The word "knowingly" is fraught with potential for distraction.  When paired with the word "insects," you are thrown back in time to a former job experience, where you are seated at the cook shack for employees at the Kern County Fair, located in Bakersfield, CA.  Your reason for being there was the recommendation of a friend to try the cook shack stew, a bowl of which steamed before you, accompanied by a bowl of oyster crackers.

You'd already had two or three spoonsfull of the stew, which you reckoned to be tasty, thick, loaded with identifiable vegetables, and a generous presence of some meat that had been cubed after being trimmed of excessive fat , when a wraith-like figure appeared before you, a checkered tablecloth wrapped about her as an apron, a long, slotted spoon clutched in her hand.  "Here now,"  she said.  "Can't have  you eatin' no moths."  She stabbed the spoon into the bowl from which you ate, flicking a gobbet of gravy to the sawdust floor.

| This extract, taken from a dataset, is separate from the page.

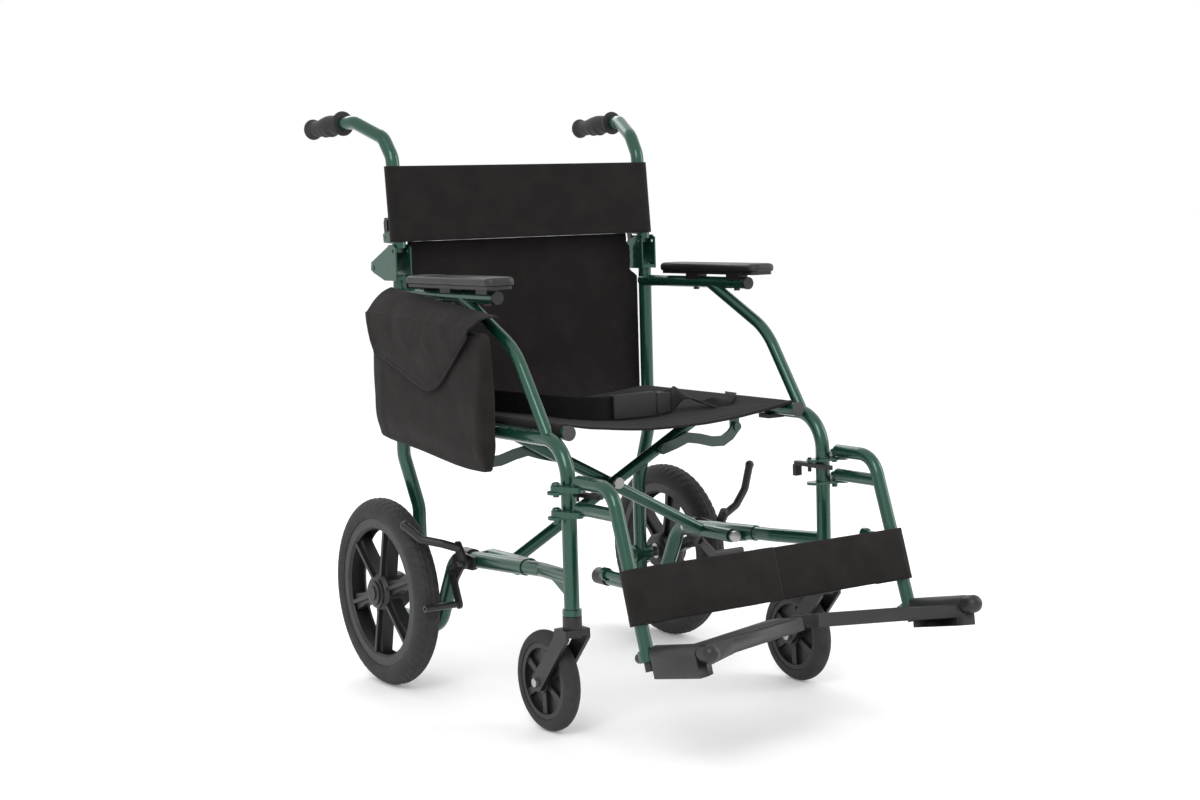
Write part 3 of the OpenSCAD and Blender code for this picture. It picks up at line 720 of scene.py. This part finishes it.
def grip(side):
    name = "left" if side > 0 else "right"
    start, end = Vector((side * 267.5, 249.5, 911.4)), Vector((side * 269.6, 364.8, 905.8))
    way = (end - start).normalized()
    across = way.cross(Vector((0, 0, 1))).normalized()
    over = across.cross(way)
    total = (end - start).length
    stations = [(0.0, 12.6), (0.0, 18.5), (1.2, 20.2), (4.2, 20.6), (6.2, 19.0), (7.4, 15.6), (14, 14.6)]
    stations += [(14 + i * 2.0, 15.2 + 2.3 * math.sin(i / 44 * math.pi * 2 - 0.9)) for i in range(1, 45)]
    stations += [(total - 9, 17.0), (total - 5, 17.6), (total - 2, 16.6), (total - 0.6, 14.0), (total, 9.0)]
    rings = []
    for along, radius in stations:
        ring = []
        for i in range(40):
            a = 2 * math.pi * i / 40
            under = max(0.0, -math.sin(a))
            finger = 0.0
            if 16 < along < total - 14:
                finger = 1.3 * under * math.sin((along - 16) / 22.0 * 2 * math.pi)
                rib = 0.5 * smooth((abs(math.cos(a)) - 0.6) / 0.2) * (1 if math.sin(along * 1.4) > 0 else 0)
                finger -= rib
            r = radius + finger
            ring.append(point_mm(start + way * along + across * math.cos(a) * r * 0.97 + over * math.sin(a) * r))
        rings.append(ring)
    made = loft(f"{name}_grip_rubber", rings, "grip_rubber", body=f"{name}_cane", stands_for=[f"{name}_grip"])
    subdivide(made)


def point_mm(v):
    return place(v.x, v.y, v.z)


def rounded_outline(x0, x1, y0, y1, r, steps=9):
    out = []
    for cx, cy, a0 in ((x1 - r, y1 - r, 0), (x0 + r, y1 - r, 90), (x0 + r, y0 + r, 180), (x1 - r, y0 + r, 270)):
        for i in range(steps + 1):
            a = math.radians(a0 + 90 * i / steps)
            out.append((cx + r * math.cos(a), cy + r * math.sin(a)))
    return out


def arm_pad(side):
    name = "left" if side > 0 else "right"
    levels = [(6, 652.7), (1.5, 652.8), (0.4, 654), (0, 656.5), (0, 660.5), (0.8, 663), (3, 665), (6.5, 665.8),
              (12, 666.0)]
    rings = []
    for inset, z in levels:
        ring = []
        for x, y in rounded_outline(221 + inset, 271 - inset, -203 + inset, 60 - inset, 15 - inset * 0.6):
            ring.append(place(side * x, y, z))
        rings.append(ring)
    made = loft(f"{name}_arm_cushion", rings, "pad_vinyl", body=f"{name}_side", stands_for=[f"{name}_arm_pad"])
    made.modifiers.new("normals", "WEIGHTED_NORMAL")


# ---- build ----

set_camera()
set_studio()
finish_cad()
seat()
back_upper()
back_lower()
bag()
lap_belt()
for side_sign in (-1, 1):
    calf_strap(side_sign)
    rear_tyre(side_sign)
    grip(side_sign)
    arm_pad(side_sign)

You'd not seen the moth, but for the balance of the meal, you viewed every chunk of material not readily identifiable as suspicious.

Among these momentary meetings in the kitchen, you were the only representative of your generation, thus by default some patriarchal figure, which in its way prompts another digression:  How does one comport one's self as a patriarch?  Simple solution, refer to the generations present by number.  You, therefore, are Elder Generation, or the less imposing I.  Your nieces and their husbands are II; their children, your grand nieces and nephews, are III.

Offstage characters are your own big sister, in many ways the still dominant force in terms of references to her and to her relationship with a cousin, and with you.  There were a number of outside the family visitors and encounters, some of whom would fall into your generation of I, others, because their relationship is with your nieces and nephews, either a I or a II, including a I.5 who is one of the more gifted harmonica players you have ever encountered.

Your experience in reaching the status of I brings with it a significant reason for you driving 1350 miles to get here.  That is the explication of earlier family events and the first draft equivalent of new ones.  Perfect example.  At yesterday breakfast, your Nephew-in-law presented you and him with a casserole of a dish known as apple crisp, a cheery blend of diced crisp apple, cinnamon, and oatmeal, baked in a ramekin.  The crisp had been prepared by grand niece II, and her aunt, I.  Unbeknown to Nephew-in-law II, and you tucked into the casserole.
Shortly after your joint incursion, grand niece II arrived.  The look on her face was at that moment entered into the family fable.  A sweet, mild-mannered young lady, grand niece will morph into who knows what as the story is retold and of her immediate trip to the market before closing time to secure more apples to once again make the dish for serving as desert in the main Thanksgiving feast to come.

Such simple, basic events provide elements for story, fable, myth.  A relative innocent as a participant in the "Ally and the Apple Crisp" chapter, there is no telling what part or motives may be assigned to you historically.  There are enough present who knew your father, thus the possibility of this story elevating you to the chip off the old block, the apple falling close to the tree.

In its own way, history is driven by story, sometimes at each retelling of it.

With all this as background, there is small wonder the terrain of your dreams this past night was covered with snow, coffee was ever present, your parents were seen, dancing at what you believe was the fiftieth wedding anniversary celebration your sister and you hosted for them.  Nieces, cousins, and of course your sister were all seated about the trencher at which you sat last night, tasting the cranberry sauce your eldest niece heaped on your plate, informing you this was the exact recipe your mother used.

Your dreams were a concentration of family history, all of which brought you to the breakfast table this morning, thinking of details you'd not recalled for years.

For some time in your third decade aboard this planet, you'd done considerable research in support of a project to be called In the Beginning:  Creation Myths and Start-up Stories.  Because of who and what you were then, the work would have been serious (because you believed you were so very serious about your craft) and boring (because you were so very serious about your craft).

Creation myths are intriguing stories, not only of one's individual culture, but of the family through which one entered the culture.  At such times as breakfast this morning, lunch and breakfast yesterday, and the exchange of dreams (a grand nephew, for instance, saving for and living in the dream of owning his own home, asap), you become more aware yet of the world you were born and borne into, and the dreams you have for shaping it.  And you.